• [Short problem] Begin with the first line of the listing and quote every line through the one containing "# camera than"; give only those lines.

• [Provided data]

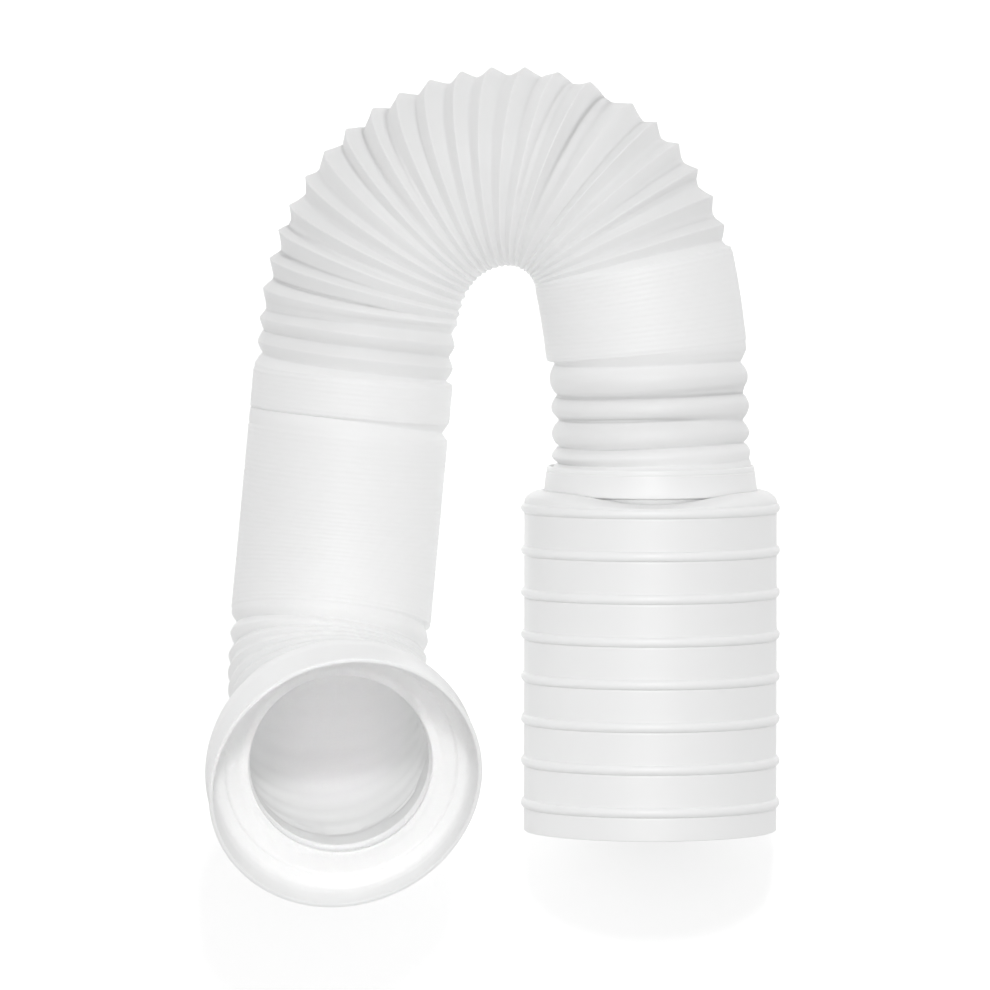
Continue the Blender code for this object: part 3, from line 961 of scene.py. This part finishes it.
def make_flange():
    inside = BAND - RIM_THICKNESS
    corners = [
        (THROAT, 0.0, 0.8 * MM),
        (THROAT + 4.5 * MM, 1.0 * MM, 1.5 * MM),
        (STEP - 1.6 * MM, STEP_HEIGHT - 2.2 * MM, 1.2 * MM),
        (STEP - 0.6 * MM, STEP_HEIGHT - 0.6 * MM, 0.5 * MM),
        (inside - 1.5 * MM, STEP_HEIGHT + 1.6 * MM, 2.5 * MM),
        (inside, STEP_HEIGHT + 7.0 * MM, 3.0 * MM),
        (RIM - RIM_THICKNESS, CUP_DEPTH, 0.9 * MM),
        (RIM, CUP_DEPTH, 1.5 * MM),
        (RIM - 0.2 * MM, CUP_DEPTH - 4.0 * MM, 1.6 * MM),
        (BAND - 0.4 * MM, STEP_HEIGHT + 4.5 * MM, 1.6 * MM),
        (BAND + 0.8 * MM, STEP_HEIGHT + 1.6 * MM, 1.2 * MM),
        (BAND + 0.3 * MM, STEP_HEIGHT - 1.0 * MM, 1.4 * MM),
        (STEP, STEP_HEIGHT - FLANGE_WALL, 1.0 * MM),
        (FITTING_BORE + FLANGE_WALL, -FLANGE_WALL, 2.6 * MM),
        (FITTING_BORE + FLANGE_WALL, -SLEEVE_LENGTH, 0.6 * MM),
        (FITTING_BORE, -SLEEVE_LENGTH, 0.3 * MM),
        (FITTING_BORE, -FLANGE_WALL, 0.0),
        (THROAT, -FLANGE_WALL, 0.4 * MM),
    ]
    section = rounded_section(corners, steps=7)
    return turned_ring("flared_cup", section, FLANGE_AXIS, fitting_plastic, flange_warp)


flange = make_flange()

# %% [markdown]
# ## Floor and light
# The photograph is a catalogue picture on white. The main light stands beyond the bend and is
# small enough to leave a clear shadow inside the top of the flange. A wide soft light overhead
# and a white surround keep every other shadow pale. A third, narrow light straight above the
# flange brightens the inside of its throat, where the other two hardly reach.
#
# The floor glows a little, so that it is as white as the photograph's. It glows more to the
# camera than to the hose, because otherwise its light would flatten the folds.

# %% Lay the floor
FLOOR_REACH = 4.0
GLOW_ON_THE_HOSE = 0.2
GLOW_TO_THE_CAMERA = 0.36

corner_signs = (-1, -1), (1, -1), (1, 1), (-1, 1)
floor_corners = [(x * FLOOR_REACH, y * FLOOR_REACH, 0.0) for x, y in corner_signs]
floor_mesh = bpy.data.meshes.new("floor")
floor_mesh.from_pydata(floor_corners, [], [(0, 1, 2, 3)])
floor = bpy.data.objects.new("floor", floor_mesh)
bpy.context.collection.objects.link(floor)
floor_material = bpy.data.materials.new("white_paper")
floor_material.use_nodes = True
floor_shader = floor_material.node_tree.nodes["Principled BSDF"]
floor_shader.inputs["Base Color"].default_value = (0.97, 0.97, 0.97, 1.0)
floor_shader.inputs["Roughness"].default_value = 0.9
floor_shader.inputs["Specular IOR Level"].default_value = 0.1
floor_shader.inputs["Emission Color"].default_value = (1.0, 1.0, 1.0, 1.0)
seen = floor_material.node_tree.nodes.new("ShaderNodeLightPath")
glow = floor_material.node_tree.nodes.new("ShaderNodeMapRange")
glow.inputs["To Min"].default_value = GLOW_ON_THE_HOSE
glow.inputs["To Max"].default_value = GLOW_TO_THE_CAMERA
floor_material.node_tree.links.new(seen.outputs["Is Camera Ray"], glow.inputs["Value"])
floor_material.node_tree.links.new(glow.outputs["Result"], floor_shader.inputs["Emission Strength"])
floor_mesh.materials.append(floor_material)
floor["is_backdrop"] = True
print(f"floor: {2 * FLOOR_REACH:.0f} m square")


# %% Set the lights
def area_light(name, place, target, size, power, spread=180.0):
    """A square light at this place, aimed at the target. A spread below 180 degrees narrows it."""
    light = bpy.data.lights.new(name, "AREA")
    light.size = size
    light.energy = power
    light.spread = math.radians(spread)
    lamp = bpy.data.objects.new(name, light)
    lamp.location = place
    lamp.rotation_euler = (Vector(target) - Vector(place)).to_track_quat("-Z", "Y").to_euler()
    lamp.visible_camera = False
    bpy.context.collection.objects.link(lamp)
    print(f"{name}: {size} m, {power} W")


area_light("key_light", (0.07, 0.85, 2.05), AIM, 0.25, 13.8)
area_light("overhead_light", (0.0, -0.1, 1.5), AIM, 1.0, 3.8)
throat = FLANGE_AXIS.middle
above_throat = throat + np.array((0.0, 0.0, 1.3))
area_light("throat_light", above_throat, throat, 0.05, 0.0074, spread=7.0)

# %% [markdown]
# White plastic throws back nearly all the light that reaches it, so light goes from fold to fold
# many times before it is spent. With few bounces the folds and the throat come out far too dark,
# so the scene allows more of them than usual.

# %% Set the surround and the bounces
world = bpy.data.worlds.new("white_surround")
world.use_nodes = True
world.node_tree.nodes["Background"].inputs["Color"].default_value = (1.0, 1.0, 1.0, 1.0)
world.node_tree.nodes["Background"].inputs["Strength"].default_value = 0.47
scene = bpy.context.scene
scene.world = world
scene.view_settings.view_transform = "Standard"
scene.cycles.max_bounces = 16
scene.cycles.diffuse_bounces = 12
print(f"bounces: {scene.cycles.max_bounces} in all, {scene.cycles.diffuse_bounces} diffuse")

# %% [markdown]
# ## Tie each piece to the body
# Nothing on this object moves, so every piece rides on the one body. Each piece stands for the
# solid it replaces, and that solid is hidden.

# %% Tie the pieces to the frame
for piece, node, slot in (
    (hose, "hose", "hose_plastic"),
    (cuff, "hose_cuff", "fitting_plastic"),
    (collar, "ribbed_collar", "fitting_plastic"),
    (flange, "flared_flange", "fitting_plastic"),
):
    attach(piece, "root")
    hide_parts(node)
    print(f"{piece.name} stands for {node}")

# %% Measure the dressed pieces against the solid
low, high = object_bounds()
for name, cad, made in zip("xyz", cad_high - cad_low, high - low):
    print(f"{name}: solid {cad / MM:.1f} mm, dressed {made / MM:.1f} mm")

• [Answer to the exercise]
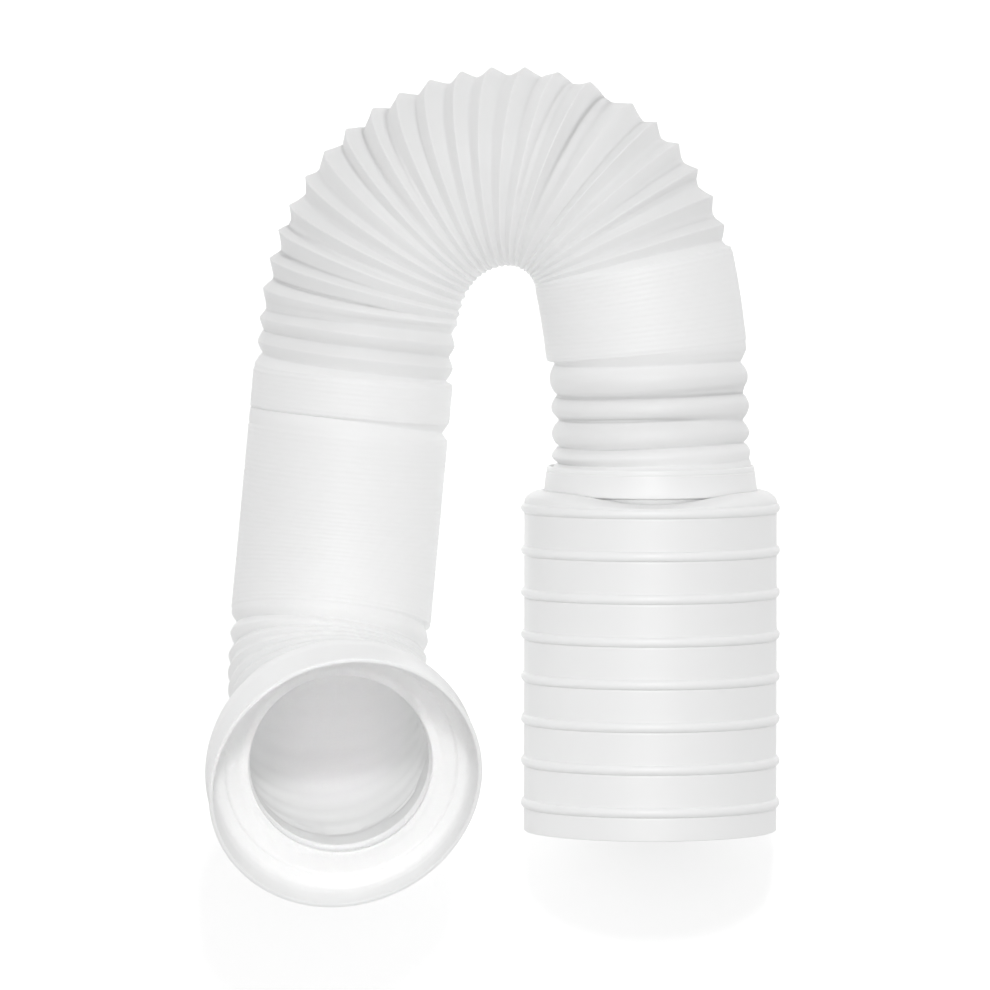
Continue the Blender code for this object: part 3, from line 961 of scene.py. This part finishes it.
def make_flange():
    inside = BAND - RIM_THICKNESS
    corners = [
        (THROAT, 0.0, 0.8 * MM),
        (THROAT + 4.5 * MM, 1.0 * MM, 1.5 * MM),
        (STEP - 1.6 * MM, STEP_HEIGHT - 2.2 * MM, 1.2 * MM),
        (STEP - 0.6 * MM, STEP_HEIGHT - 0.6 * MM, 0.5 * MM),
        (inside - 1.5 * MM, STEP_HEIGHT + 1.6 * MM, 2.5 * MM),
        (inside, STEP_HEIGHT + 7.0 * MM, 3.0 * MM),
        (RIM - RIM_THICKNESS, CUP_DEPTH, 0.9 * MM),
        (RIM, CUP_DEPTH, 1.5 * MM),
        (RIM - 0.2 * MM, CUP_DEPTH - 4.0 * MM, 1.6 * MM),
        (BAND - 0.4 * MM, STEP_HEIGHT + 4.5 * MM, 1.6 * MM),
        (BAND + 0.8 * MM, STEP_HEIGHT + 1.6 * MM, 1.2 * MM),
        (BAND + 0.3 * MM, STEP_HEIGHT - 1.0 * MM, 1.4 * MM),
        (STEP, STEP_HEIGHT - FLANGE_WALL, 1.0 * MM),
        (FITTING_BORE + FLANGE_WALL, -FLANGE_WALL, 2.6 * MM),
        (FITTING_BORE + FLANGE_WALL, -SLEEVE_LENGTH, 0.6 * MM),
        (FITTING_BORE, -SLEEVE_LENGTH, 0.3 * MM),
        (FITTING_BORE, -FLANGE_WALL, 0.0),
        (THROAT, -FLANGE_WALL, 0.4 * MM),
    ]
    section = rounded_section(corners, steps=7)
    return turned_ring("flared_cup", section, FLANGE_AXIS, fitting_plastic, flange_warp)


flange = make_flange()

# %% [markdown]
# ## Floor and light
# The photograph is a catalogue picture on white. The main light stands beyond the bend and is
# small enough to leave a clear shadow inside the top of the flange. A wide soft light overhead
# and a white surround keep every other shadow pale. A third, narrow light straight above the
# flange brightens the inside of its throat, where the other two hardly reach.
#
# The floor glows a little, so that it is as white as the photograph's. It glows more to the
# camera than to the hose, because otherwise its light would flatten the folds.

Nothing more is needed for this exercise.